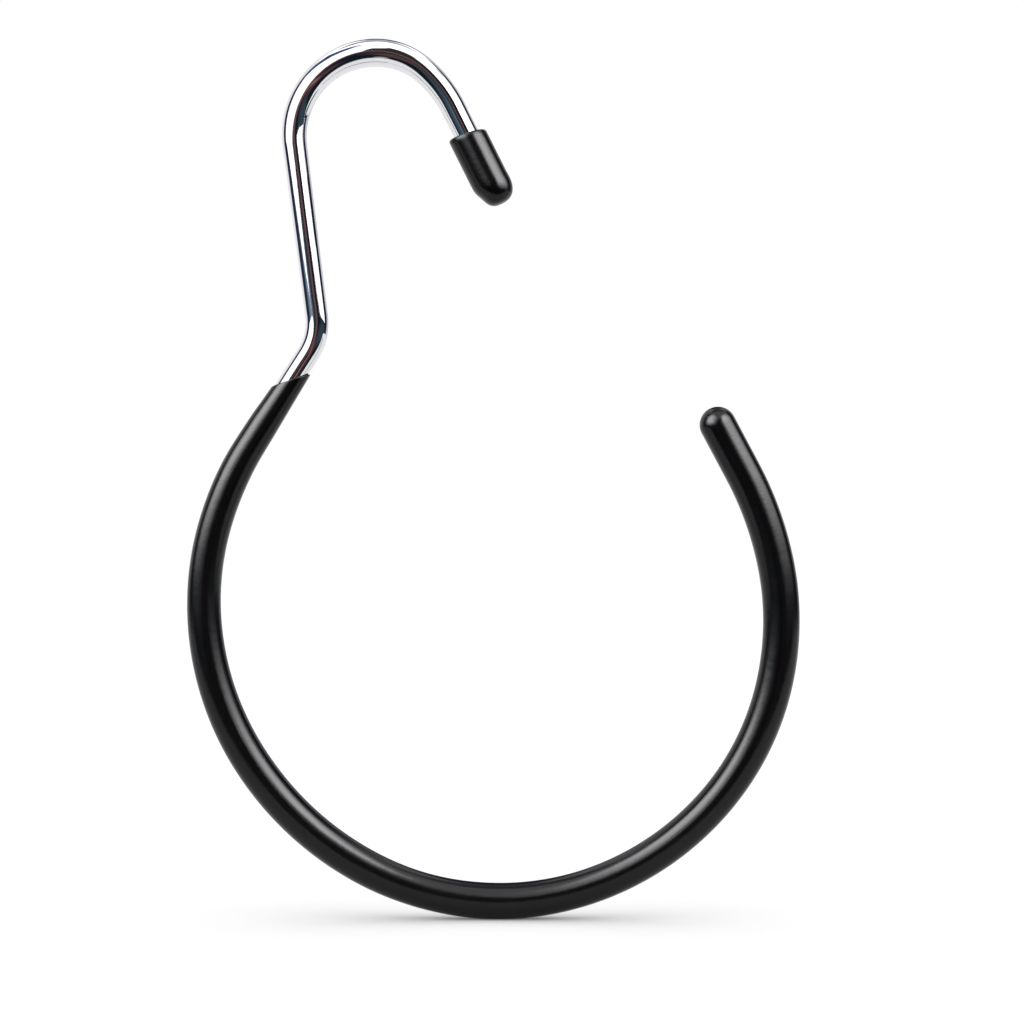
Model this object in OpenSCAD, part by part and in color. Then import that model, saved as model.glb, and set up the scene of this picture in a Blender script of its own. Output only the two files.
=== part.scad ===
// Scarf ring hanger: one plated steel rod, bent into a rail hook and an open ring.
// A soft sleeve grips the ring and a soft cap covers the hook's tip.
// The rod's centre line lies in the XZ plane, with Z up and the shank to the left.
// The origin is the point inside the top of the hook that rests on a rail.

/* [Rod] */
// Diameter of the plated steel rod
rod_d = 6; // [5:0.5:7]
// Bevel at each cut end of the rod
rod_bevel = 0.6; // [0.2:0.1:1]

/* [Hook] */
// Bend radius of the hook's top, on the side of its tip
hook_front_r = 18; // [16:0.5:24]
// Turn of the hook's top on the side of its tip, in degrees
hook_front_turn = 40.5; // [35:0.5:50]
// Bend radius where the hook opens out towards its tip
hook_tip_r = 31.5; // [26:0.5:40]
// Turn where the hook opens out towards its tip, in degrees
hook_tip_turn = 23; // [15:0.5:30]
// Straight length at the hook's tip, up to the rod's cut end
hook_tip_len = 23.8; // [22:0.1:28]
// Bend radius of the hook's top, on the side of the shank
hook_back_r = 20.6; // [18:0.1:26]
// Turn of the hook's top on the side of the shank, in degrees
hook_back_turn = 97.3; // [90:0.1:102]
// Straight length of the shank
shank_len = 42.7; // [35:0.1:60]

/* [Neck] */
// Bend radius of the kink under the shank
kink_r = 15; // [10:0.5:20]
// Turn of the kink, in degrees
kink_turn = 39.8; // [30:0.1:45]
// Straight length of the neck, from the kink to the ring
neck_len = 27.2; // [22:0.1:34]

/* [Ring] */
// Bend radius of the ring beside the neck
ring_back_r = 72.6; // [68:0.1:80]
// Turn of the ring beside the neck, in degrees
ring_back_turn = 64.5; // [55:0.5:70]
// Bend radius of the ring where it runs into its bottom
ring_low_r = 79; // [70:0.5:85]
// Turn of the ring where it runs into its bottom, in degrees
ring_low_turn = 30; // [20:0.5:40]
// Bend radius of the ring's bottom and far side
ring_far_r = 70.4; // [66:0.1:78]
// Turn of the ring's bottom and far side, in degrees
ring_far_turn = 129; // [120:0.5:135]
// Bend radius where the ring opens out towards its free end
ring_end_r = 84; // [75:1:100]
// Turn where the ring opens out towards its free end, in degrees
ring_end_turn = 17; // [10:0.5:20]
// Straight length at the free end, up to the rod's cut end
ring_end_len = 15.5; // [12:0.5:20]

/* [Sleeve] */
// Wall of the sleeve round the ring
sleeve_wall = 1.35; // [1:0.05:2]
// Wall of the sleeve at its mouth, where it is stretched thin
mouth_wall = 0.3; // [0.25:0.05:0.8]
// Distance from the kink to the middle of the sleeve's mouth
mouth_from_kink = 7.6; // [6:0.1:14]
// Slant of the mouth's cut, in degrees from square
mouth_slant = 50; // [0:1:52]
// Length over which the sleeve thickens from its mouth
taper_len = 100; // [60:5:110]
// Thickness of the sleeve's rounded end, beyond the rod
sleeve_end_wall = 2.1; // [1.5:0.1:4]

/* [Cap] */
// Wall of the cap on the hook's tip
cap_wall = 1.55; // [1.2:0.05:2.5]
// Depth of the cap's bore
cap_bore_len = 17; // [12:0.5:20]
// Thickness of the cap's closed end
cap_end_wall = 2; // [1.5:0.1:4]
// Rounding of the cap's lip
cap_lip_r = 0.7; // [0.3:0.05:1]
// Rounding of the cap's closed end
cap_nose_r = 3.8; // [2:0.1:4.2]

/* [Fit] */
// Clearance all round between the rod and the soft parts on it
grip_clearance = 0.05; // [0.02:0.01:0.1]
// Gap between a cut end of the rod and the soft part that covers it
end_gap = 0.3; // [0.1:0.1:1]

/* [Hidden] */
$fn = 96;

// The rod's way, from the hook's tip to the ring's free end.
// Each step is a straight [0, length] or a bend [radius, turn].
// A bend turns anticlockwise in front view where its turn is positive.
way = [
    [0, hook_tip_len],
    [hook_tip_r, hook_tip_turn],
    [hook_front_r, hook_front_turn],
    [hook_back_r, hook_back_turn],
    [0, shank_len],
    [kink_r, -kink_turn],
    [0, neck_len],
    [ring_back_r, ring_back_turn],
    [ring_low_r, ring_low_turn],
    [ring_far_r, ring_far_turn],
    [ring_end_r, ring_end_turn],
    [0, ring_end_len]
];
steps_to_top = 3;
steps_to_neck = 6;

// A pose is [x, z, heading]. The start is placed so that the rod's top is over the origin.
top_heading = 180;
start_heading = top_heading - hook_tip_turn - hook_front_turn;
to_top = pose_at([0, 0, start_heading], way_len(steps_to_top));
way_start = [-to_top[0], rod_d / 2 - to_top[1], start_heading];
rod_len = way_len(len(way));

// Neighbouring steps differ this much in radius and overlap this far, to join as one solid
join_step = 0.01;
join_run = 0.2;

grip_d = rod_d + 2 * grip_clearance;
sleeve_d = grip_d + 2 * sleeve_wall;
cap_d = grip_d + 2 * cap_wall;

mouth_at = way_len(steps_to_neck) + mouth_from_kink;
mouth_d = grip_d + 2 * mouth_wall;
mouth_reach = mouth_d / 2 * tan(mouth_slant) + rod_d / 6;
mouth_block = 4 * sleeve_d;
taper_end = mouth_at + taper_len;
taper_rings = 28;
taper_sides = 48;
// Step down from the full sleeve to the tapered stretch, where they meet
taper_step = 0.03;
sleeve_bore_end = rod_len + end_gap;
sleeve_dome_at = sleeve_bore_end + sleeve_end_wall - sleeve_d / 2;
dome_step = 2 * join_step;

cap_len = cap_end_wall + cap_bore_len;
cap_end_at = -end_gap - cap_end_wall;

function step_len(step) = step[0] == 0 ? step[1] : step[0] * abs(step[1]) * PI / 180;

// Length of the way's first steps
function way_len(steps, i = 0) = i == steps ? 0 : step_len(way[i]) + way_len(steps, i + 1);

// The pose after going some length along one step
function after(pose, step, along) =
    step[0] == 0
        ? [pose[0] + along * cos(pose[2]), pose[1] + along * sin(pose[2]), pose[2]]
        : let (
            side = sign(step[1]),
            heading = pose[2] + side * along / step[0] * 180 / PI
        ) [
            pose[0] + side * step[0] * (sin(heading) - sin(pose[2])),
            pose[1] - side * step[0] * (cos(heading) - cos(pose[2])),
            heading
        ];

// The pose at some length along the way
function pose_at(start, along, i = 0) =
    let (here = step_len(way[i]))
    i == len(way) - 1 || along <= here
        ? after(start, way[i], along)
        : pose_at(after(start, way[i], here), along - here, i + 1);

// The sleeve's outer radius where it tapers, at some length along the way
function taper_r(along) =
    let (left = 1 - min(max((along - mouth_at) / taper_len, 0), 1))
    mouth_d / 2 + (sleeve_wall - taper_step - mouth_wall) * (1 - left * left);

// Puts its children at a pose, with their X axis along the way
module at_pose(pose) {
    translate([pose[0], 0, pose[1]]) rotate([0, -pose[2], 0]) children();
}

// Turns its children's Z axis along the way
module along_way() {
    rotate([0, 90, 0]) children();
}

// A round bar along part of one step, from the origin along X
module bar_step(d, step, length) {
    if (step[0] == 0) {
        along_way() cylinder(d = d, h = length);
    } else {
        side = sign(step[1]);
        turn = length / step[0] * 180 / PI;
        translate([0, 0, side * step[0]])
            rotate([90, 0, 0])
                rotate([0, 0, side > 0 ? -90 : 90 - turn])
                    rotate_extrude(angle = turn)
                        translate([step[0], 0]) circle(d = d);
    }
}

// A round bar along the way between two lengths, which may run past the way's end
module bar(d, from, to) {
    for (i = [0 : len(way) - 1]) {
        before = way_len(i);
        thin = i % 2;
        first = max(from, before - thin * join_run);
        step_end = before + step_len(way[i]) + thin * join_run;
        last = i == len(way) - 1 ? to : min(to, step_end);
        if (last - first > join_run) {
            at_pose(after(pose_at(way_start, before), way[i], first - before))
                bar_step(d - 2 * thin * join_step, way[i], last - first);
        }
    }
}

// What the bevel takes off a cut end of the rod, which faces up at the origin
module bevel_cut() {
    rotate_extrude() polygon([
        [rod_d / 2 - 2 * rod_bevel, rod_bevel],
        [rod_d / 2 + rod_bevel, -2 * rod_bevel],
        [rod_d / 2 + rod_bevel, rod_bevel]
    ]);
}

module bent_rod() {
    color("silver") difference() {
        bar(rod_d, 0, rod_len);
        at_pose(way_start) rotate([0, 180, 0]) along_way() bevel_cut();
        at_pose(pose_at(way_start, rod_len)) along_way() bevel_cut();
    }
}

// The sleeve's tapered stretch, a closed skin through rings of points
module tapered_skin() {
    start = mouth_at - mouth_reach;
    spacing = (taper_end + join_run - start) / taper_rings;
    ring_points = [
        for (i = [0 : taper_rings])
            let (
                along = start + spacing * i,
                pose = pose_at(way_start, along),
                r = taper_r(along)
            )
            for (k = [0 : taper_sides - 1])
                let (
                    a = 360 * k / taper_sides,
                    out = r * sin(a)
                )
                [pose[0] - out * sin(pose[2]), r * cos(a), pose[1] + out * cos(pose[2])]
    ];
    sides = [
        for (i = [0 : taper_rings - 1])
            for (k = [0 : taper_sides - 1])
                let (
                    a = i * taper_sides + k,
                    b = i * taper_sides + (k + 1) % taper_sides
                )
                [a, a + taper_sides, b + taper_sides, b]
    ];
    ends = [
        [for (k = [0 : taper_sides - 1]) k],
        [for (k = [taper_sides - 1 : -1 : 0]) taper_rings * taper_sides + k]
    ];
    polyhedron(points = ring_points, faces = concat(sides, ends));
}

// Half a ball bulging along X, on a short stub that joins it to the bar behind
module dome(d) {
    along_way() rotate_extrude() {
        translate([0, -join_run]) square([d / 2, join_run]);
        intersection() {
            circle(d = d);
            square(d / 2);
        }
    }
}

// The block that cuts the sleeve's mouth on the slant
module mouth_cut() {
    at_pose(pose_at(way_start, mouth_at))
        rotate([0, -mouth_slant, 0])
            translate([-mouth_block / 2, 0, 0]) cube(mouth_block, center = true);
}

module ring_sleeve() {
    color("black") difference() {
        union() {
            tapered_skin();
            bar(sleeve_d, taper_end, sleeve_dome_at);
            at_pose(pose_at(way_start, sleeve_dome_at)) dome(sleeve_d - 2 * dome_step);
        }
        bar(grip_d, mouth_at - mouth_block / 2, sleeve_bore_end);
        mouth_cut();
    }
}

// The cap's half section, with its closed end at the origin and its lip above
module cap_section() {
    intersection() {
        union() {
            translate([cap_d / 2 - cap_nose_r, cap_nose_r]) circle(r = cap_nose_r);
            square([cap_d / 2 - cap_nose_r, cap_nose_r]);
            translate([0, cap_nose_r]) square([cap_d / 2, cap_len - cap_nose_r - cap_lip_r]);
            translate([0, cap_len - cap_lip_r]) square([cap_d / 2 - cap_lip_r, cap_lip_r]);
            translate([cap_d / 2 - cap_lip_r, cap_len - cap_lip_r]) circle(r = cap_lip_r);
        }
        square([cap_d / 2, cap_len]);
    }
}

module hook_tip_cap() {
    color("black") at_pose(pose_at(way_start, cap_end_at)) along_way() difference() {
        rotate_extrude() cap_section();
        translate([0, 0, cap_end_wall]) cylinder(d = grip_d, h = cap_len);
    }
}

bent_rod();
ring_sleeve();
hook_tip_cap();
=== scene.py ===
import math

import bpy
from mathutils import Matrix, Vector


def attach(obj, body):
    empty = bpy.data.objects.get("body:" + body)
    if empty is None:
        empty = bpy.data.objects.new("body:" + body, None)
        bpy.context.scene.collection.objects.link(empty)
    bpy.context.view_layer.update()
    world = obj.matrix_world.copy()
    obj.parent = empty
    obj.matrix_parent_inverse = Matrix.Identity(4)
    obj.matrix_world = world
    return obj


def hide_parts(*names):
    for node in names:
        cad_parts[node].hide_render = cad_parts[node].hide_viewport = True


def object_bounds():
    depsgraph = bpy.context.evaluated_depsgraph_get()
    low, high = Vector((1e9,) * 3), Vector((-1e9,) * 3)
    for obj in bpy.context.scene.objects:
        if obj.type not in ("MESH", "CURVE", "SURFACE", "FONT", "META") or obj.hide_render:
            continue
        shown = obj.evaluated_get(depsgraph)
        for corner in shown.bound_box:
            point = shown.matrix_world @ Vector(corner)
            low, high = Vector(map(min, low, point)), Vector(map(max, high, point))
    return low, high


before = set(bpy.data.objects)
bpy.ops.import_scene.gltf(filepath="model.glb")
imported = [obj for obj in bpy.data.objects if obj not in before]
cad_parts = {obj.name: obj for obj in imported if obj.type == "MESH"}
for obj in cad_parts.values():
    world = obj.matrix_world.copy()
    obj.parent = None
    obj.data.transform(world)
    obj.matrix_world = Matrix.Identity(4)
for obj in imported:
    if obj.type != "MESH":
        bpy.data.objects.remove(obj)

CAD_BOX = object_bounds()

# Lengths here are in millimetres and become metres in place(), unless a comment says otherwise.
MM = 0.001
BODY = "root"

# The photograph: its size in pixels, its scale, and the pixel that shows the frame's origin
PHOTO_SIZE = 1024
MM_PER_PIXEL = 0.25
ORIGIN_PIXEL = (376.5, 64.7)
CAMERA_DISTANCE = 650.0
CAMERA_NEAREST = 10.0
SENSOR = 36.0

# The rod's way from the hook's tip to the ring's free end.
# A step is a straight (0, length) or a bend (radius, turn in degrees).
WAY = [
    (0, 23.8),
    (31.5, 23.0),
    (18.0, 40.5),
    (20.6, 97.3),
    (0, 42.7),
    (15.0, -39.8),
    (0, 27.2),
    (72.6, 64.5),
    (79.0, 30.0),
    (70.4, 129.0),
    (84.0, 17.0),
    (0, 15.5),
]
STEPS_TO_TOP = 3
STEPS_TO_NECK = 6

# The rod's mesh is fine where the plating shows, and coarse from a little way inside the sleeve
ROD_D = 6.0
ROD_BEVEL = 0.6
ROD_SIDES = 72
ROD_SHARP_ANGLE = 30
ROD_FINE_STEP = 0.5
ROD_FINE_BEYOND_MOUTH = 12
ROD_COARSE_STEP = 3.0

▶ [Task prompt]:
Transcribe, word for word, every line from the line with "translate([0, 0, cap_end_wall])" to the line with "obj.matrix_parent_inverse = Matrix.Identity(4)", inclusive, and output nothing else.

▶ [Response]:
        translate([0, 0, cap_end_wall]) cylinder(d = grip_d, h = cap_len);
    }
}

bent_rod();
ring_sleeve();
hook_tip_cap();
=== scene.py ===
import math

import bpy
from mathutils import Matrix, Vector


def attach(obj, body):
    empty = bpy.data.objects.get("body:" + body)
    if empty is None:
        empty = bpy.data.objects.new("body:" + body, None)
        bpy.context.scene.collection.objects.link(empty)
    bpy.context.view_layer.update()
    world = obj.matrix_world.copy()
    obj.parent = empty
    obj.matrix_parent_inverse = Matrix.Identity(4)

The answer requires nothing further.